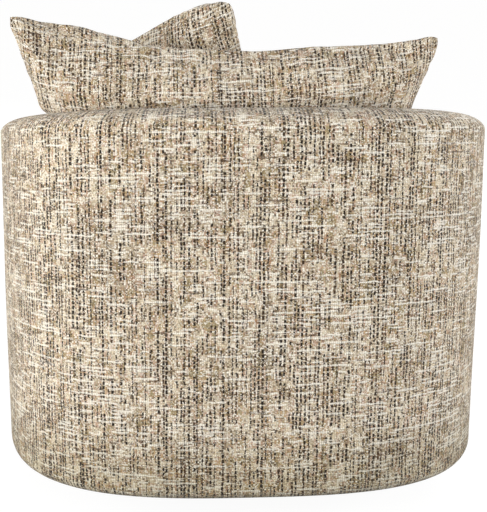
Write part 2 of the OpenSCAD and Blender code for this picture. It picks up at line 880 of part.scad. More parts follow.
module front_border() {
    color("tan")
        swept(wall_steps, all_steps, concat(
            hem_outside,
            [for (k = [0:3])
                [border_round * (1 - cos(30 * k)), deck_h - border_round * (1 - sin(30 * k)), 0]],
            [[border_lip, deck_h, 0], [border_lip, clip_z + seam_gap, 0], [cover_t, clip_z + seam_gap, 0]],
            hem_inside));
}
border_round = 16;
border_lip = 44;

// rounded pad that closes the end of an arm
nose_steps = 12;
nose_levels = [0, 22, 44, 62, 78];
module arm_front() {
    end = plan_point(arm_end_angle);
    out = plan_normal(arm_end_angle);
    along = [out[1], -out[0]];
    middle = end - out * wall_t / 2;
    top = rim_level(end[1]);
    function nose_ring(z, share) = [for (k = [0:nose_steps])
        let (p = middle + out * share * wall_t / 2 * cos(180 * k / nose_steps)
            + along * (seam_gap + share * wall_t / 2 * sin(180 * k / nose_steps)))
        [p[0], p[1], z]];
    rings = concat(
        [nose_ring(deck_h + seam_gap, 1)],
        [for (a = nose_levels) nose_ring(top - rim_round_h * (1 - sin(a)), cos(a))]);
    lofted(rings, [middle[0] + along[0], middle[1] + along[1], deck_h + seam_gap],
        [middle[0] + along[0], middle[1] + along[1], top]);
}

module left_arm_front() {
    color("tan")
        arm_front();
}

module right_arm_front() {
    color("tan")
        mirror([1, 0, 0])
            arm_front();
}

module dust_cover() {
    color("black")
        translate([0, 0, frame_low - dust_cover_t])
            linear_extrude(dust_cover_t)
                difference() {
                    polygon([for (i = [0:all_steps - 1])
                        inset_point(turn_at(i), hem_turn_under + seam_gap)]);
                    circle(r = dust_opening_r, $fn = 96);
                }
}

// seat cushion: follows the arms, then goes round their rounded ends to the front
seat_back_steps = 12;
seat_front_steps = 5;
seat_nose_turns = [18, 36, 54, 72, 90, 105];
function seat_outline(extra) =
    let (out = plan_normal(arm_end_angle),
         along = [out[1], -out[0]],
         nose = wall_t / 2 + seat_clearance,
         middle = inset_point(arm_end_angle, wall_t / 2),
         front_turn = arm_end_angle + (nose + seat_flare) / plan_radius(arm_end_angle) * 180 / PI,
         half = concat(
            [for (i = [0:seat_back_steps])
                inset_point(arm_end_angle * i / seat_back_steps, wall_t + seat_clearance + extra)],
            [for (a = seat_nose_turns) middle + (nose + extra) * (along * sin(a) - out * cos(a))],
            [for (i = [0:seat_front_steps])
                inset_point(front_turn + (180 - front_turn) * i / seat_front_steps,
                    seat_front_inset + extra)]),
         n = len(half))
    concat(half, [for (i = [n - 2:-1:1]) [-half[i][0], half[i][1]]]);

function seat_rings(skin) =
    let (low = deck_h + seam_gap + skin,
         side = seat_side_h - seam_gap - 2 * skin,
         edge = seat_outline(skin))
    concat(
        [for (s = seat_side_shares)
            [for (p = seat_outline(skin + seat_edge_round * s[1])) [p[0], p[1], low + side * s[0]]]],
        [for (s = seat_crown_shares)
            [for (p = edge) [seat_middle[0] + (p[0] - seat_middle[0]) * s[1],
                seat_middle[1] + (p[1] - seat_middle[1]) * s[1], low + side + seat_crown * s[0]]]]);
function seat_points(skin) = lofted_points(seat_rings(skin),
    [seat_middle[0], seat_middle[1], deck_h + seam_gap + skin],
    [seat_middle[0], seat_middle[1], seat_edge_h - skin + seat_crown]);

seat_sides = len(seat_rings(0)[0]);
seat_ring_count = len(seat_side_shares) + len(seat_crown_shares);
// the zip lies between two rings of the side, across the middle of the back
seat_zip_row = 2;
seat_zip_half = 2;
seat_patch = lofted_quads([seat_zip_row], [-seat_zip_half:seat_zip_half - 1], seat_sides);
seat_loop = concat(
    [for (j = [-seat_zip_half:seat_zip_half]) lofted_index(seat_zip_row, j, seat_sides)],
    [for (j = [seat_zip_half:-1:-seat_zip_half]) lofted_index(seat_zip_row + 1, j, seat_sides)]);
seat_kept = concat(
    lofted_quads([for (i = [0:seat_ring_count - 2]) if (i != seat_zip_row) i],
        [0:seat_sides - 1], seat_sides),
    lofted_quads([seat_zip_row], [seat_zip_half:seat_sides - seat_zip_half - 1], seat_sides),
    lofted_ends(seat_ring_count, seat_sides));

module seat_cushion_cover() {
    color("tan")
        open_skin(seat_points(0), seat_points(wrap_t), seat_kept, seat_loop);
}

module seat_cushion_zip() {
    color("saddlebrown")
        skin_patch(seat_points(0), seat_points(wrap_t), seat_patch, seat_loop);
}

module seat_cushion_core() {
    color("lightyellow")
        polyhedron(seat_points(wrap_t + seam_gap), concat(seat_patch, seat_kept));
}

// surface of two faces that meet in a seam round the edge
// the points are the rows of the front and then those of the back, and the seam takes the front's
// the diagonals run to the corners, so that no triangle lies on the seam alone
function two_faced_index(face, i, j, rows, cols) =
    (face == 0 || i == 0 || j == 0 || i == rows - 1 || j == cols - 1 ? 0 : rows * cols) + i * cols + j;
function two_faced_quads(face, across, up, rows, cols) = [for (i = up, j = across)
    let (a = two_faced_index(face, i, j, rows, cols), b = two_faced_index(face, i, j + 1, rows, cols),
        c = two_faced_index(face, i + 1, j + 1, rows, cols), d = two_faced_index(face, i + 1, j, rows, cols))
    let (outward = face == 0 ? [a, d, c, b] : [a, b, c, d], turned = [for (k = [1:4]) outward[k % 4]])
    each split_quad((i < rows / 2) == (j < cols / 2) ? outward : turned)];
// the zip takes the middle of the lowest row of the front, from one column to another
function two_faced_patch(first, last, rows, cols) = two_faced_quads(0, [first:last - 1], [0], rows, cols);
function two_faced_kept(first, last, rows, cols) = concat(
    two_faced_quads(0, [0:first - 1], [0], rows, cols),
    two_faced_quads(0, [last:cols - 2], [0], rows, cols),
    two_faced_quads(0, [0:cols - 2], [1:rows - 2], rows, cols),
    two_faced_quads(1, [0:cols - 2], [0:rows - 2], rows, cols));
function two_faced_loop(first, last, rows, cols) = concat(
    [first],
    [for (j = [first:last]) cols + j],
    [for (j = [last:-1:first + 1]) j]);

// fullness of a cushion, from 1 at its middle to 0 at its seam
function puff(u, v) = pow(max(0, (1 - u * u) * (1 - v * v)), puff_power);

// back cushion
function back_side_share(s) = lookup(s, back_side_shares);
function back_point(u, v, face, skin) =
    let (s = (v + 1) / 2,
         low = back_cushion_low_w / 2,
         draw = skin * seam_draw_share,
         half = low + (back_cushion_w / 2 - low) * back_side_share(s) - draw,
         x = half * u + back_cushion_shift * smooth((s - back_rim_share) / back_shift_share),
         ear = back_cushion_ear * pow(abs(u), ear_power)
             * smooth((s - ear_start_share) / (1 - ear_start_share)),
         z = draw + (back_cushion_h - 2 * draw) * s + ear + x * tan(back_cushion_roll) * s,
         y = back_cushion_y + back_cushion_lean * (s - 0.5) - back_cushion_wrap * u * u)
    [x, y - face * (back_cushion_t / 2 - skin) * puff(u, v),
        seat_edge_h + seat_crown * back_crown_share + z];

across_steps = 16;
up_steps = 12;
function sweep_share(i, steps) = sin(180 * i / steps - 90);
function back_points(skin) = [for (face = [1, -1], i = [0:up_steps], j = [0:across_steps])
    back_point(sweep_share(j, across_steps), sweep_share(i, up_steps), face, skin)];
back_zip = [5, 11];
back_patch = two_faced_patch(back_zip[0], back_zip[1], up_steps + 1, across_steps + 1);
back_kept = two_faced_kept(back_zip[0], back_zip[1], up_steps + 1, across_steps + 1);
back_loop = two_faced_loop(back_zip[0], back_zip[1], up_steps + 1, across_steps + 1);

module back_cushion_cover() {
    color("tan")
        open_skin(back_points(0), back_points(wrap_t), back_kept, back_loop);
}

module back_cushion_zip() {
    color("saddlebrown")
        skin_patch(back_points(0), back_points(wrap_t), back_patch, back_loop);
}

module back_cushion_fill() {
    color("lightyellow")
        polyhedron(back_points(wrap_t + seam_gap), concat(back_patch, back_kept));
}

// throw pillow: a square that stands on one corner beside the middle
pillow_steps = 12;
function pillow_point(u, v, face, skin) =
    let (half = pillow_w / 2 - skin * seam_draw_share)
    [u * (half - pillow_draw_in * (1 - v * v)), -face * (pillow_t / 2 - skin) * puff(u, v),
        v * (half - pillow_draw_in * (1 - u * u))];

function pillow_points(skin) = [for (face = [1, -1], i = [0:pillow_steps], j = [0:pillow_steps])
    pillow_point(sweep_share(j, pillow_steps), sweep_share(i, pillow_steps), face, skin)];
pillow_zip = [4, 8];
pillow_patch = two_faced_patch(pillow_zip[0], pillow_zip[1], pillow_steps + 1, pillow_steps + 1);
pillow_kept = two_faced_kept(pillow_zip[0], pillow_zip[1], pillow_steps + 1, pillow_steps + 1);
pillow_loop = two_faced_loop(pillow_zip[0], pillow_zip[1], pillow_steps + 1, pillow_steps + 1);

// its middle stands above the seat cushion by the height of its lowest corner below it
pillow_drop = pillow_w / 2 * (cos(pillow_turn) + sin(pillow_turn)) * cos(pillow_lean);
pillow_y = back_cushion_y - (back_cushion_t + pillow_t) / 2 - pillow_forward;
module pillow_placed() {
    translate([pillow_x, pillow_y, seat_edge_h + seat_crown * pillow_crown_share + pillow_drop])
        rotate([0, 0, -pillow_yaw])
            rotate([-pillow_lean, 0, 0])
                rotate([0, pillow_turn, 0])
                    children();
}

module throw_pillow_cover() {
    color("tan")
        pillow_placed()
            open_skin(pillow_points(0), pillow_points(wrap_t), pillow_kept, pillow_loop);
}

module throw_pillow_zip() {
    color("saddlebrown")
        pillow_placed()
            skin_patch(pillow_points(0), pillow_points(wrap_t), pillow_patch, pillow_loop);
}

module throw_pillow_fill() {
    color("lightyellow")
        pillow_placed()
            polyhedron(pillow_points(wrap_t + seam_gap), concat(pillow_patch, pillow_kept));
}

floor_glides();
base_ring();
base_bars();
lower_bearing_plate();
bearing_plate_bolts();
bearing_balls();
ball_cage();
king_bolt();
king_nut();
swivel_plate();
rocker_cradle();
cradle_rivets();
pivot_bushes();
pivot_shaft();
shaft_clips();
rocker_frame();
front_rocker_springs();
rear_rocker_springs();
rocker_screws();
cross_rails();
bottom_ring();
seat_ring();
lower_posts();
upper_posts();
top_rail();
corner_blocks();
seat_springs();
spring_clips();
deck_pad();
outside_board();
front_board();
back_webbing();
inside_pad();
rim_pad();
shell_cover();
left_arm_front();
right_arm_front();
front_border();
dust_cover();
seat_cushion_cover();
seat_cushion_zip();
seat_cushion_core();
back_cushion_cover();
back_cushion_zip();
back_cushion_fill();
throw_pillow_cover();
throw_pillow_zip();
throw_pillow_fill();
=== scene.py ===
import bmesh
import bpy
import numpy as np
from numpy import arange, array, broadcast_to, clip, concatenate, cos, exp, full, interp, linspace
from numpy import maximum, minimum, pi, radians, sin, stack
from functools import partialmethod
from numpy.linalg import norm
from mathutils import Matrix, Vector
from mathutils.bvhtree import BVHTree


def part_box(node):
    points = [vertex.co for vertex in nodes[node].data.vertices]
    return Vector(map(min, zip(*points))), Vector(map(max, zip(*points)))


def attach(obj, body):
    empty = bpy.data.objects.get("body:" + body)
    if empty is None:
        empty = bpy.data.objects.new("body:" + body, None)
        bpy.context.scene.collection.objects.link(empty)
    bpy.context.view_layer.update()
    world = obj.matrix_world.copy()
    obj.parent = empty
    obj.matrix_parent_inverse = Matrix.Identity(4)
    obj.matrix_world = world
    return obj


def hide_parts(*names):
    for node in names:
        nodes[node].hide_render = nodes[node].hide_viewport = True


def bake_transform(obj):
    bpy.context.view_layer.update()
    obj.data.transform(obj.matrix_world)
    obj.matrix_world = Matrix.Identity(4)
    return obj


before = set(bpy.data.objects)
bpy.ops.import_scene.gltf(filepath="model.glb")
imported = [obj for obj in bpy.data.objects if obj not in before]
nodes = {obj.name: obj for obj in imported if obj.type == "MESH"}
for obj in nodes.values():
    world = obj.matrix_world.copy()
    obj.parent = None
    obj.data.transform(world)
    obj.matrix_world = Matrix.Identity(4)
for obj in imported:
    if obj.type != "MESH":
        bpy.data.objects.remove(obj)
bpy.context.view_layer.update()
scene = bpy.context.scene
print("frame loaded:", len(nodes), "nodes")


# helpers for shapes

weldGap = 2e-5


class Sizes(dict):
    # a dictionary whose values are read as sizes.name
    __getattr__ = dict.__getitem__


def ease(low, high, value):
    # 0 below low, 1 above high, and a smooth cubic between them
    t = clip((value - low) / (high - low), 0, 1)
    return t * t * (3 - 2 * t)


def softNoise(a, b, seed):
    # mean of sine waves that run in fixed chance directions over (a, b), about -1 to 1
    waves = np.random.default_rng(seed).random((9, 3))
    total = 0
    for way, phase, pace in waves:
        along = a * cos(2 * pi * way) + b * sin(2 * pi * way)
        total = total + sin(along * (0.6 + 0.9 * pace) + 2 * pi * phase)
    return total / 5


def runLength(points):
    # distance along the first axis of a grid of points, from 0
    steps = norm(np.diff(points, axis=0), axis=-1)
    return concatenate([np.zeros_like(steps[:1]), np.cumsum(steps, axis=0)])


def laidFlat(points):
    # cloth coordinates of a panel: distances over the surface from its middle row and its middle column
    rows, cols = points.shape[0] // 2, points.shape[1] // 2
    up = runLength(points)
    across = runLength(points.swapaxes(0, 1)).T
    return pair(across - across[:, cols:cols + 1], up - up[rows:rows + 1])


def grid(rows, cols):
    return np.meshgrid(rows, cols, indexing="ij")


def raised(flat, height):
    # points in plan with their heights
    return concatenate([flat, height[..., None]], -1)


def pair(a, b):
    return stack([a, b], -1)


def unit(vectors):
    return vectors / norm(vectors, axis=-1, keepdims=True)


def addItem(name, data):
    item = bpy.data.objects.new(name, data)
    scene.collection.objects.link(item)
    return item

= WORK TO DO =
From the first line of the data through the line with "border_lip = 44;", quote each line exactly and add nothing else.

= TASK RESPONSE =
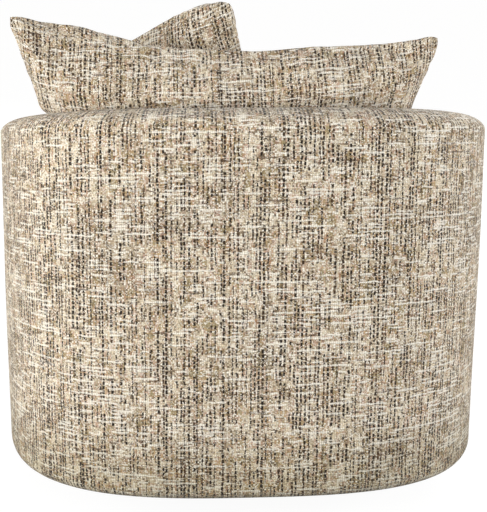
Write part 2 of the OpenSCAD and Blender code for this picture. It picks up at line 880 of part.scad. More parts follow.
module front_border() {
    color("tan")
        swept(wall_steps, all_steps, concat(
            hem_outside,
            [for (k = [0:3])
                [border_round * (1 - cos(30 * k)), deck_h - border_round * (1 - sin(30 * k)), 0]],
            [[border_lip, deck_h, 0], [border_lip, clip_z + seam_gap, 0], [cover_t, clip_z + seam_gap, 0]],
            hem_inside));
}
border_round = 16;
border_lip = 44;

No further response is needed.